Bookbinder argued that while the court did not endorse Trump's actions, it also stopped short of a direct rebuke, leaving unresolved questions about accountability for January 6. Justice Barrett's concurrence, calling for temperance in public discourse, reflects a broader concern about the judiciary's role in politically charged environments.

Her remarks underscore the delicate balance the court must maintain between legal adjudication and the potential for exacerbating political tensions.

Electoral and Legal Consequences

The Supreme Court's decision effectively insulates Trump from state-level efforts to challenge his electoral eligibility based on the insurrectionist clause.

However, the ruling also signals a contentious path ahead, as it does not preclude other forms of federal enforcement or legislative action. The dissenting opinions, particularly from the court's liberal justices, warn of the broader implications of limiting both state and federal capacities to enforce the 14th Amendment's provisions.
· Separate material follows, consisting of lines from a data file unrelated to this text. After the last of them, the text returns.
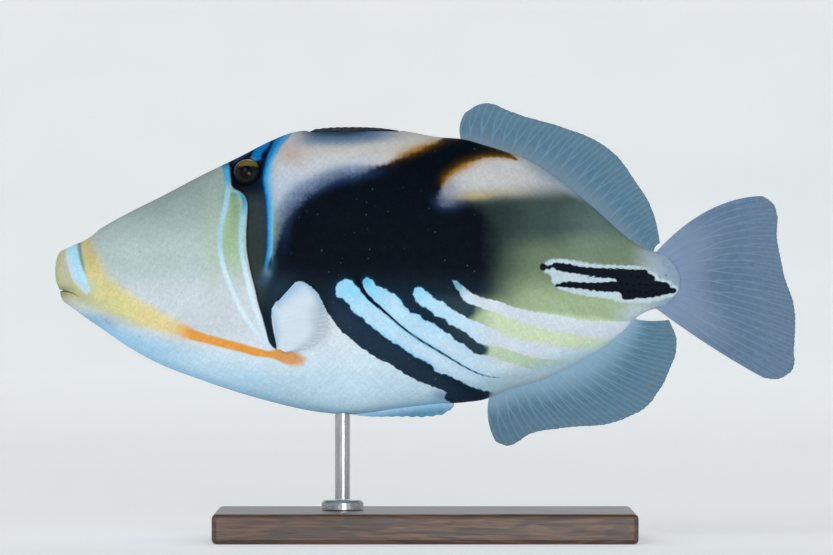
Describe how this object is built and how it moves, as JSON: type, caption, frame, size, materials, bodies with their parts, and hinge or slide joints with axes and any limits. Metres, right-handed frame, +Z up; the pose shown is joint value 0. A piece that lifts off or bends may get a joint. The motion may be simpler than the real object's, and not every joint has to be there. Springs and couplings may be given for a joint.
{
  "type": "picasso triggerfish display model",
  "caption": "Life-size picasso triggerfish in a still swimming pose, spines folded, held on a low board by one short rod.",
  "frame": {"origin": "on the underside of the stand's board, below the middle of the whole model", "axes": "+X from the snout to the tail fin, +Y from the left flank to the right flank, +Z up"},
  "size_m": [0.2469, 0.07, 0.1457],
  "materials": {
    "skin": "satin fish skin in fine diamond scales",
    "eye": "wet gloss",
    "folded_spines": "dark rough skin over bone",
    "fin_membrane": "thin clear skin between pale rays",
    "pectoral_membrane": "thin white skin over fine rays",
    "stand_wood": "dark oiled wood",
    "stand_metal": "fine brushed"
  },
  "bodies": {
    "root": {"head": "skin", "torso": "skin", "tail": "skin", "pelvic_flap": "skin", "eye_left": "eye", "eye_right": "eye", "first_dorsal_fin": "folded_spines", "second_dorsal_fin": "fin_membrane", "anal_fin": "fin_membrane", "caudal_fin": "fin_membrane", "pectoral_fin_left": "pectoral_membrane", "pectoral_fin_right": "pectoral_membrane", "stand_base": "stand_wood", "stand_collar": "stand_metal", "stand_rod": "stand_metal"}
  },
  "joints": []
}
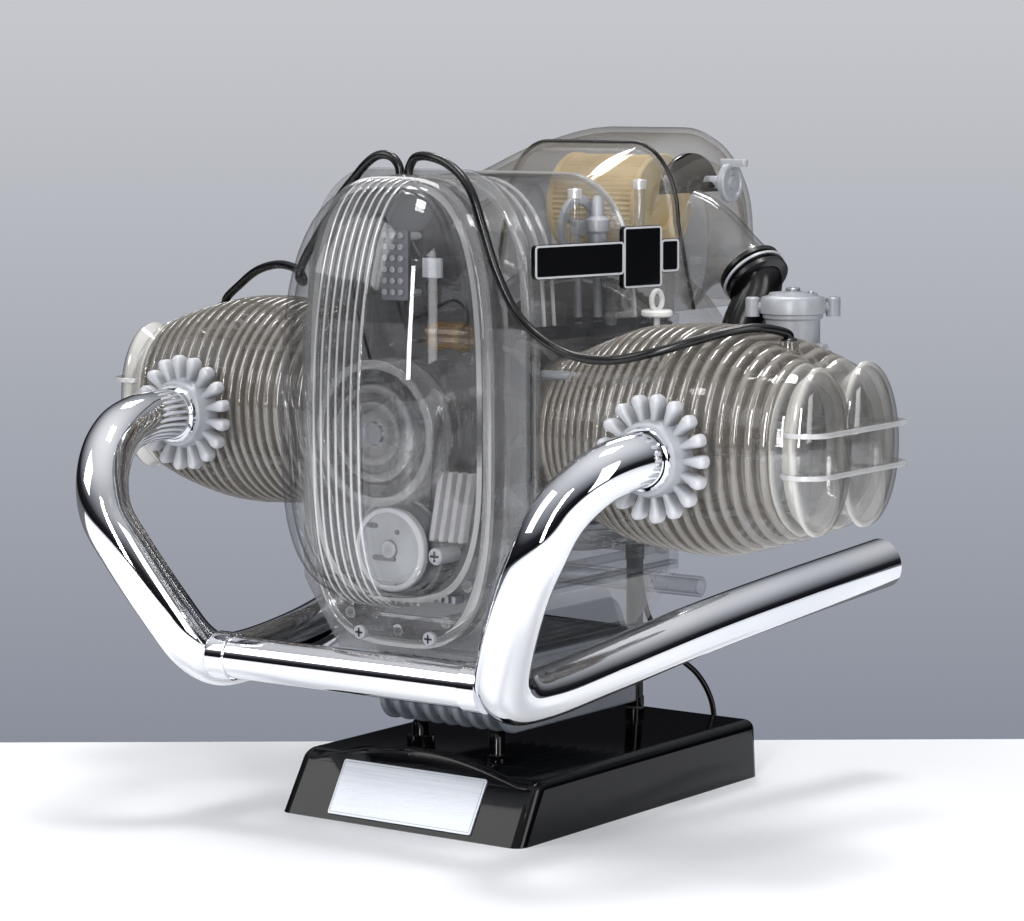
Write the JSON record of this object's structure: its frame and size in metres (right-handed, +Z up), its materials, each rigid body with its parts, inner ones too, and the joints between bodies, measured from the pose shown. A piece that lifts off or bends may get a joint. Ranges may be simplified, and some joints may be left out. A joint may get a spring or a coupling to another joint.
{
  "type": "four stroke engine model",
  "caption": "Half-size clear-cased display model of a flat twin four stroke engine on a black stand, with turning crank, sliding pistons and working valve gear.",
  "frame": {"origin": "middle of the stand's underside, on its cross rib", "axes": "+Z up, +X towards the cylinder at the viewer's right, the engine's front faces -Y"},
  "size_m": [0.3366, 0.2421, 0.2481],
  "materials": {
    "clear_plastic": "clear moulded plastic, polished",
    "smoke_plastic": "smoky clear plastic, polished",
    "chrome_plate": "bright chrome plate",
    "silver_satin": "satin silver-grey",
    "metal_grey": "satin metallic grey",
    "sump_grey": "satin mid grey",
    "black_gloss": "gloss black",
    "black_rubber": "matte black rubber",
    "filter_cream": "pleated cream paper look",
    "white_plastic": "white moulded plastic",
    "label_silver": "brushed silver plate, bare"
  },
  "bodies": {
    "engine": {"stand_shell": "black_gloss", "label_plate": "label_silver", "peg_collar": "black_gloss", "rear_post": "black_gloss", "oil_sump": "sump_grey", "crankcase": "clear_plastic", "timing_case": "clear_plastic", "front_cover": "clear_plastic", "top_cover": "clear_plastic", "airbox_front_shell": "smoke_plastic", "airbox_rear_shell": "smoke_plastic", "air_filter": "filter_cream", "bell_housing": "clear_plastic", "generator_stator": "sump_grey", "breaker_plate": "silver_satin", "cylinder_right": "smoke_plastic", "cylinder_head_right": "smoke_plastic", "valve_cover_right": "clear_plastic", "exhaust_nut_right": "silver_satin", "carburettor_right": "silver_satin", "intake_duct_right": "clear_plastic", "intake_boot_right": "black_rubber", "cylinder_left": "smoke_plastic", "cylinder_head_left": "smoke_plastic", "valve_cover_left": "clear_plastic", "exhaust_nut_left": "silver_satin", "carburettor_left": "silver_satin", "intake_duct_left": "clear_plastic", "intake_boot_left": "black_rubber", "header_pipe_right": "chrome_plate", "header_pipe_left": "chrome_plate", "cross_pipe": "chrome_plate", "badge_plate": "black_gloss", "ignition_lead_right": "black_rubber", "ignition_lead_left": "black_rubber", "power_lead": "black_rubber"},
    "crankshaft": {"crank_front": "metal_grey", "crank_centre_web": "metal_grey", "crank_rear": "metal_grey", "flywheel": "metal_grey", "generator_rotor": "metal_grey"},
    "cam": {"camshaft": "metal_grey"},
    "right_piston": {"piston_right": "silver_satin"},
    "left_piston": {"piston_left": "silver_satin"},
    "right_rod": {"con_rod_right": "metal_grey"},
    "left_rod": {"con_rod_left": "metal_grey"},
    "right_exhaust_rocker": {"exhaust_rocker_right": "metal_grey"},
    "right_intake_rocker": {"intake_rocker_right": "metal_grey"},
    "left_exhaust_rocker": {"exhaust_rocker_left": "metal_grey"},
    "left_intake_rocker": {"intake_rocker_left": "metal_grey"},
    "right_exhaust_valve": {"exhaust_valve_right": "metal_grey"},
    "right_intake_valve": {"intake_valve_right": "metal_grey"},
    "left_exhaust_valve": {"exhaust_valve_left": "metal_grey"},
    "left_intake_valve": {"intake_valve_left": "metal_grey"},
    "right_exhaust_pushrod": {"exhaust_pushrod_right": "metal_grey"},
    "right_intake_pushrod": {"intake_pushrod_right": "metal_grey"},
    "left_exhaust_pushrod": {"exhaust_pushrod_left": "metal_grey"},
    "left_intake_pushrod": {"intake_pushrod_left": "metal_grey"},
    "choke": {"choke_lever": "silver_satin"},
    "oil_dipstick": {"dipstick": "white_plastic"}
  },
  "joints": [
    {"name": "crank_spin", "type": "hinge", "parent": "engine", "child": "crankshaft", "pos_m": [0, 0, 0.144], "axis": [0, 1, 0], "continuous": true},
    {"name": "cam_spin", "type": "hinge", "parent": "engine", "child": "cam", "pos_m": [0, 0, 0.102], "axis": [0, 1, 0], "continuous": true},
    {"name": "right_piston_slide", "type": "slide", "parent": "engine", "child": "right_piston", "axis": [-1, 0, 0], "range_m": [0, 0.0353]},
    {"name": "left_piston_slide", "type": "slide", "parent": "engine", "child": "left_piston", "axis": [1, 0, 0], "range_m": [0, 0.0353]},
    {"name": "right_rod_swing", "type": "hinge", "parent": "right_piston", "child": "right_rod", "pos_m": [0.08515, -0.037, 0.144], "axis": [0, 1, 0], "range_deg": [-15.1, 15.1]},
    {"name": "left_rod_swing", "type": "hinge", "parent": "left_piston", "child": "left_rod", "pos_m": [-0.08515, -0.012, 0.144], "axis": [0, 1, 0], "range_deg": [-15.1, 15.1]},
    {"name": "right_exhaust_rock", "type": "hinge", "parent": "engine", "child": "right_exhaust_rocker", "pos_m": [0.1507, -0.0498, 0.144], "axis": [0, 0, -1], "range_deg": [0, 20]},
    {"name": "right_intake_rock", "type": "hinge", "parent": "engine", "child": "right_intake_rocker", "pos_m": [0.1507, -0.0242, 0.144], "axis": [0, 0, 1], "range_deg": [0, 20]},
    {"name": "left_exhaust_rock", "type": "hinge", "parent": "engine", "child": "left_exhaust_rocker", "pos_m": [-0.1507, -0.0248, 0.144], "axis": [0, 0, 1], "range_deg": [0, 20]},
    {"name": "left_intake_rock", "type": "hinge", "parent": "engine", "child": "left_intake_rocker", "pos_m": [-0.1507, 0.0008, 0.144], "axis": [0, 0, -1], "range_deg": [0, 20]},
    {"name": "right_exhaust_lift", "type": "slide", "parent": "engine", "child": "right_exhaust_valve", "axis": [-0.9361, 0.3518, 0], "range_m": [0, 0.00384]},
    {"name": "right_intake_lift", "type": "slide", "parent": "engine", "child": "right_intake_valve", "axis": [-0.9361, -0.3518, 0], "range_m": [0, 0.00384]},
    {"name": "left_exhaust_lift", "type": "slide", "parent": "engine", "child": "left_exhaust_valve", "axis": [0.9361, 0.3518, 0], "range_m": [0, 0.00384]},
    {"name": "left_intake_lift", "type": "slide", "parent": "engine", "child": "left_intake_valve", "axis": [0.9361, -0.3518, 0], "range_m": [0, 0.00384]},
    {"name": "right_exhaust_push", "type": "slide", "parent": "engine", "child": "right_exhaust_pushrod", "axis": [0.9867, 0, 0.1628], "range_m": [0, 0.00314]},
    {"name": "right_intake_push", "type": "slide", "parent": "engine", "child": "right_intake_pushrod", "axis": [0.9867, 0, 0.1628], "range_m": [0, 0.00314]},
    {"name": "left_exhaust_push", "type": "slide", "parent": "engine", "child": "left_exhaust_pushrod", "axis": [-0.9867, 0, 0.1628], "range_m": [0, 0.00314]},
    {"name": "left_intake_push", "type": "slide", "parent": "engine", "child": "left_intake_pushrod", "axis": [-0.9867, 0, 0.1628], "range_m": [0, 0.00314]},
    {"name": "choke_turn", "type": "hinge", "parent": "engine", "child": "choke", "pos_m": [0.047, 0.0655, 0.228], "axis": [1, 0, 0], "range_deg": [0, 60]},
    {"name": "dipstick_pull", "type": "slide", "parent": "engine", "child": "oil_dipstick", "axis": [0, 0, 1], "range_m": [0, 0.04]}
  ],
  "couplings": [
    {"joint": "cam_spin", "follows": "crank_spin", "ratio": 0.5},
    {"joint": "left_piston_slide", "follows": "right_piston_slide", "ratio": 1},
    {"joint": "left_rod_swing", "follows": "right_rod_swing", "ratio": 1},
    {"joint": "right_exhaust_rock", "follows": "right_exhaust_push", "rad_per_m": 111.11},
    {"joint": "right_exhaust_lift", "follows": "right_exhaust_push", "ratio": 1.2222},
    {"joint": "right_intake_rock", "follows": "right_intake_push", "rad_per_m": 111.11},
    {"joint": "right_intake_lift", "follows": "right_intake_push", "ratio": 1.2222},
    {"joint": "left_exhaust_rock", "follows": "left_exhaust_push", "rad_per_m": 111.11},
    {"joint": "left_exhaust_lift", "follows": "left_exhaust_push", "ratio": 1.2222},
    {"joint": "left_intake_rock", "follows": "left_intake_push", "rad_per_m": 111.11},
    {"joint": "left_intake_lift", "follows": "left_intake_push", "ratio": 1.2222}
  ]
}
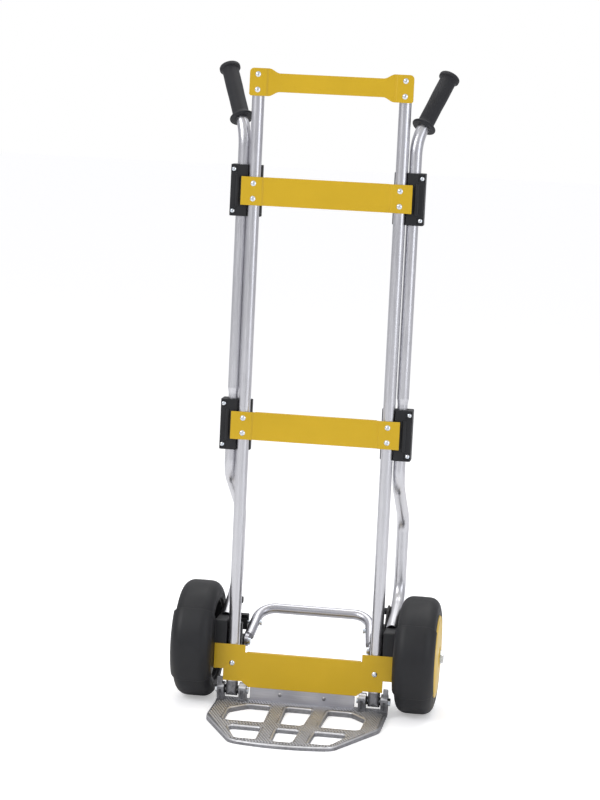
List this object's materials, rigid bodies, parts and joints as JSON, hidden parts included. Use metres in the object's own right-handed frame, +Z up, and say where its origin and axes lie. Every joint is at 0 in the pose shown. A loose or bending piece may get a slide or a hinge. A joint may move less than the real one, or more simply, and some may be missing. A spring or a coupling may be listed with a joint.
{
  "type": "hand truck",
  "caption": "Upright aluminium hand truck with angled grips, yellow cross plates, guarded wheels, a folding cast toe plate and a hinged rear foot bar.",
  "frame": {"origin": "on the floor, in the middle of the overall width and of the overall depth", "axes": "+Z up; the front, where the toe plate lies, faces -Y; +X is to the right when seen from the front; left_ parts are at -X and right_ parts at +X"},
  "size_m": [0.593, 0.506, 1.3834],
  "materials": {
    "tube_aluminium": "satin drawn aluminium tube",
    "bar_aluminium": "brushed aluminium tube",
    "flange_aluminium": "extruded aluminium strip",
    "cast_aluminium": "as cast, with a dimpled tread on the top face",
    "yellow_sheet": "smooth yellow powder coat",
    "yellow_plastic": "smooth yellow moulding",
    "black_plastic": "fine-textured black moulding",
    "grip_rubber": "matt black rubber",
    "tyre_rubber": "smooth treadless black tyre",
    "zinc_steel": "bright zinc plate"
  },
  "bodies": {
    "frame": {"left_upright": "tube_aluminium", "right_upright": "tube_aluminium", "upright_caps": "black_plastic", "top_plate": "yellow_sheet", "upper_plate": "yellow_sheet", "lower_plate": "yellow_sheet", "bottom_plate": "yellow_sheet", "plate_screws": "zinc_steel", "left_upper_clamp": "black_plastic", "right_upper_clamp": "black_plastic", "left_lower_clamp": "black_plastic", "right_lower_clamp": "black_plastic", "left_upper_clamp_cover": "black_plastic", "right_upper_clamp_cover": "black_plastic", "left_lower_clamp_cover": "black_plastic", "right_lower_clamp_cover": "black_plastic", "clamp_bolts": "zinc_steel", "clamp_nuts": "zinc_steel", "saddle_bolts": "zinc_steel", "left_handle_tube": "tube_aluminium", "right_handle_tube": "tube_aluminium", "left_grip": "grip_rubber", "right_grip": "grip_rubber", "left_leg_tube": "tube_aluminium", "right_leg_tube": "tube_aluminium", "leg_tube_knobs": "black_plastic", "left_wheel_bracket": "black_plastic", "right_wheel_bracket": "black_plastic", "left_stub_axle": "zinc_steel", "right_stub_axle": "zinc_steel", "axle_washers": "zinc_steel", "axle_nuts": "zinc_steel", "left_hinge_foot": "cast_aluminium", "right_hinge_foot": "cast_aluminium", "left_hinge_pin": "zinc_steel", "right_hinge_pin": "zinc_steel", "hinge_nuts": "zinc_steel", "hinge_washers": "black_plastic", "bar_pivot_bolts": "zinc_steel", "left_bar_arm": "black_plastic", "right_bar_arm": "black_plastic"},
    "left_wheel": {"left_tyre": "tyre_rubber", "left_rim": "black_plastic", "left_hub_cap": "yellow_plastic", "left_bearings": "zinc_steel", "left_bearing_spacer": "zinc_steel"},
    "right_wheel": {"right_tyre": "tyre_rubber", "right_rim": "black_plastic", "right_hub_cap": "yellow_plastic", "right_bearings": "zinc_steel", "right_bearing_spacer": "zinc_steel"},
    "toe": {"toe_plate": "cast_aluminium", "toe_back_flange": "flange_aluminium", "flange_rivets": "cast_aluminium"},
    "bar": {"rear_bar": "bar_aluminium", "left_bar_eye": "zinc_steel", "right_bar_eye": "zinc_steel", "bar_stop_bolts": "zinc_steel"}
  },
  "joints": [
    {"name": "left_wheel_spin", "type": "hinge", "parent": "frame", "child": "left_wheel", "pos_m": [-0.241, 0.126, 0.127], "axis": [1, 0, 0], "continuous": true},
    {"name": "right_wheel_spin", "type": "hinge", "parent": "frame", "child": "right_wheel", "pos_m": [0.241, 0.126, 0.127], "axis": [1, 0, 0], "continuous": true},
    {"name": "toe_plate_fold", "type": "hinge", "parent": "frame", "child": "toe", "pos_m": [0, 0.069, 0.032], "axis": [-1, 0, 0], "range_deg": [0, 90]},
    {"name": "rear_bar_swing", "type": "hinge", "parent": "frame", "child": "bar", "pos_m": [0, 0.126, 0.127], "axis": [1, 0, 0], "range_deg": [0, 55]}
  ]
}
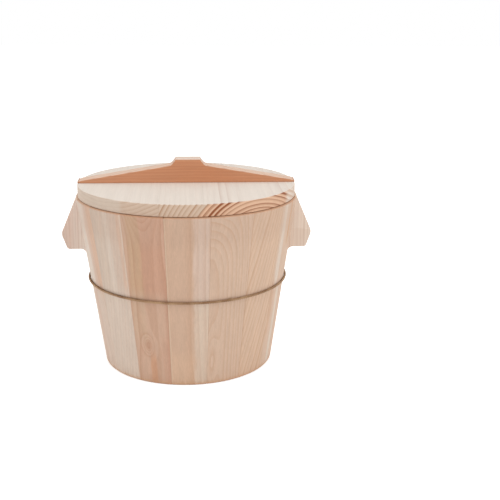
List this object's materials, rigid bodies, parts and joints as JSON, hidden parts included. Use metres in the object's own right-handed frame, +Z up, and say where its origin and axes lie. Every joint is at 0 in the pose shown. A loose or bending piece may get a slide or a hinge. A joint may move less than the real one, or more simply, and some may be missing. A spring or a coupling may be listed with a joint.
{
  "type": "wooden rice steamer bucket",
  "caption": "Tapered wooden rice steamer bucket of pinned staves under a wire hoop, with carved ears, a board lid with a batten handle, and a slatted steam grate inside.",
  "frame": {"origin": "centre of the foot of the wall, on the surface that the bucket stands on", "axes": "+Z up along the bucket's axis, +X towards the right ear and along the lid's handle batten, -Y towards the viewer of the picture"},
  "size_m": [0.2384, 0.2116, 0.1991],
  "materials": {
    "stave_pale": "sanded softwood, satin",
    "stave_grey": "sanded softwood, satin",
    "stave_tan": "sanded softwood, satin",
    "stave_pink": "sanded softwood, satin",
    "lid_wood": "planed softwood, satin",
    "batten_wood": "carved softwood, satin",
    "grate_wood": "planed softwood, matt",
    "bamboo": "split bamboo, satin",
    "hoop_wire": "dull brown drawn wire"
  },
  "bodies": {
    "bucket": {"stave_01": "stave_pink", "stave_02": "stave_grey", "stave_03": "stave_pink", "stave_04": "stave_tan", "stave_05": "stave_pale", "stave_06": "stave_pink", "stave_07": "stave_grey", "stave_08": "stave_pale", "stave_09": "stave_grey", "stave_10": "stave_tan", "stave_11": "stave_pink", "stave_12": "stave_pink", "stave_13": "stave_pale", "stave_14": "stave_grey", "handle_stave_left": "stave_pink", "handle_stave_right": "stave_pale", "hoop_wire": "hoop_wire", "seam_pin_01": "bamboo", "seam_pin_02": "bamboo", "seam_pin_03": "bamboo", "seam_pin_04": "bamboo", "seam_pin_05": "bamboo", "seam_pin_06": "bamboo", "seam_pin_07": "bamboo", "seam_pin_08": "bamboo", "seam_pin_09": "bamboo", "seam_pin_10": "bamboo", "seam_pin_11": "bamboo", "seam_pin_12": "bamboo", "seam_pin_13": "bamboo", "seam_pin_14": "bamboo", "seam_pin_15": "bamboo", "seam_pin_16": "bamboo"},
    "lid": {"lid_board_left": "lid_wood", "lid_board_middle": "lid_wood", "lid_board_right": "lid_wood", "board_pin_left_front": "bamboo", "board_pin_left_back": "bamboo", "board_pin_right_front": "bamboo", "board_pin_right_back": "bamboo", "lid_handle_batten": "batten_wood"},
    "steam_grate": {"grate_slat_1": "grate_wood", "grate_slat_2": "grate_wood", "grate_slat_3": "grate_wood", "grate_slat_4": "grate_wood", "grate_slat_5": "grate_wood", "grate_bearer_left": "grate_wood", "grate_bearer_right": "grate_wood", "grate_peg_01": "bamboo", "grate_peg_02": "bamboo", "grate_peg_03": "bamboo", "grate_peg_04": "bamboo", "grate_peg_05": "bamboo", "grate_peg_06": "bamboo", "grate_peg_07": "bamboo", "grate_peg_08": "bamboo", "grate_peg_09": "bamboo", "grate_peg_10": "bamboo"}
  },
  "joints": [
    {"name": "lid_lift", "type": "slide", "parent": "bucket", "child": "lid", "axis": [0, 0, 1], "range_m": [0, 0.1]},
    {"name": "grate_lift", "type": "slide", "parent": "bucket", "child": "steam_grate", "axis": [0, 0, 1], "range_m": [0, 0.125]}
  ]
}
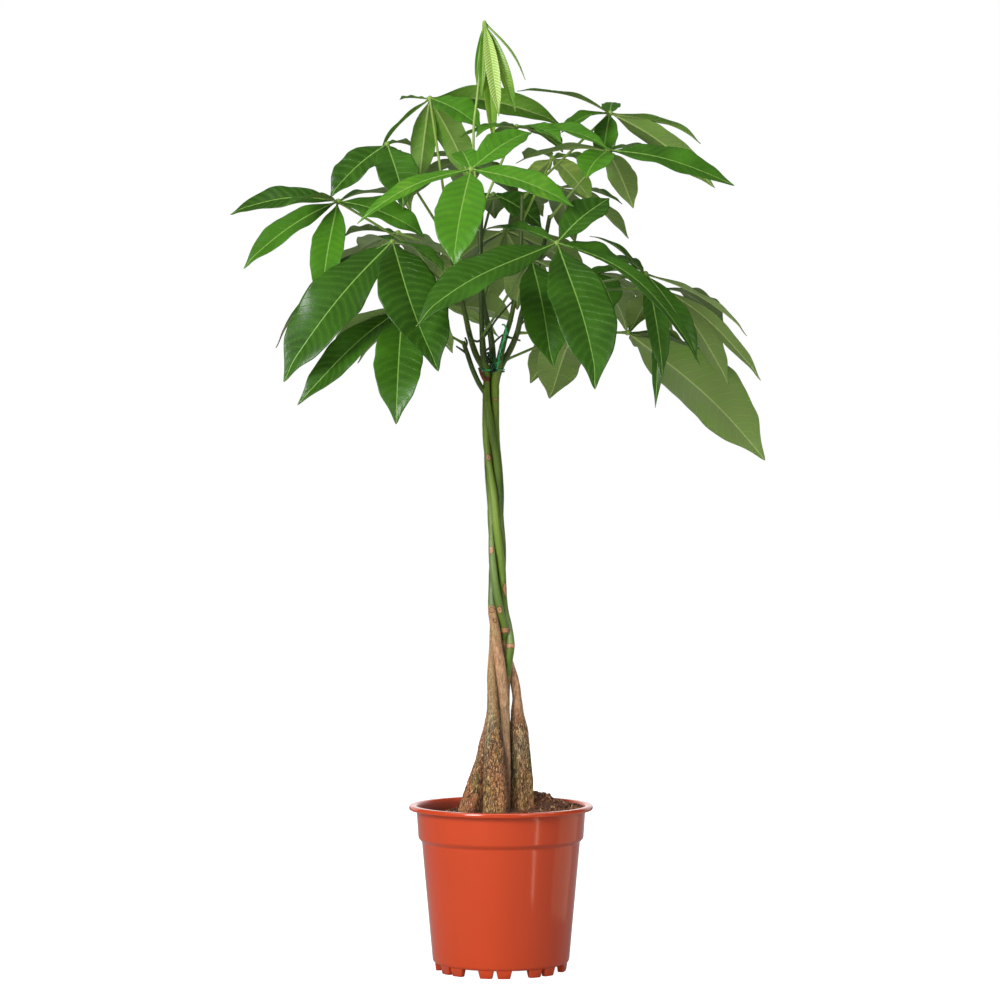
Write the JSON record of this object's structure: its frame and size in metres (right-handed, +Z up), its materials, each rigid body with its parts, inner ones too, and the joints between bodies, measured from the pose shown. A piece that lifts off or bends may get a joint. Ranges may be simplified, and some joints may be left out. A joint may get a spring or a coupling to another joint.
{
  "type": "potted money tree",
  "caption": "Money tree with a plaited trunk of slim stems on swollen feet, fans of drooping leaflets on long stalks, and an orange-red nursery pot.",
  "frame": {"origin": "on the ground, under the middle of the plant's bounding box, which is the middle of the pot to within 3 mm", "axes": "+Z up along the trunk, -Y towards the front of the plant as pictured, +X to the viewer's right"},
  "size_m": [0.5583, 0.4562, 0.9792],
  "materials": {
    "pot": "smooth moulded orange-red plastic, glossy",
    "soil": "loose potting mix of peat and coir, matt",
    "stem": "bark, tan and fissured below, smooth green above",
    "leaf": "waxy green leaf, glossy above and duller below",
    "tie": "plastic-coated wire, dark green"
  },
  "bodies": {
    "root": {"pot": "pot", "soil": "soil", "stem_1": "stem", "stem_2": "stem", "stem_3": "stem", "stem_4": "stem", "stem_5": "stem", "leaf_01": "leaf", "leaf_02": "leaf", "leaf_03": "leaf", "leaf_04": "leaf", "leaf_05": "leaf", "leaf_06": "leaf", "leaf_07": "leaf", "leaf_08": "leaf", "leaf_09": "leaf", "leaf_10": "leaf", "leaf_11": "leaf", "leaf_12": "leaf", "leaf_13": "leaf", "leaf_14": "leaf", "leaf_15": "leaf", "leaf_16": "leaf", "leaf_17": "leaf", "leaf_18": "leaf", "leaf_19": "leaf", "leaf_20": "leaf", "leaf_21": "leaf", "leaf_22": "leaf", "leaf_23": "leaf", "leaf_24": "leaf", "wire_tie": "tie"}
  },
  "joints": []
}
Their critique underscores a fundamental tension between states' rights and federal oversight, a recurring theme in American constitutional debates. The ruling also raises questions about the future of electoral integrity and the mechanisms available to address potential violations of democratic norms.

Navigating Uncertainty

The Supreme Court's decision on Trump's ballot eligibility marks a significant moment in American jurisprudence and electoral politics. While the immediate outcome favors Trump's political aspirations, the long-term consequences for the electoral process and the rule of law remain uncertain.

As the nation grapples with these questions, the Supreme Court's role as an arbiter of constitutional disputes continues to evolve. The justices' nuanced positions on this case reflect the complex interplay of legal, political, and social dynamics that define American democracy.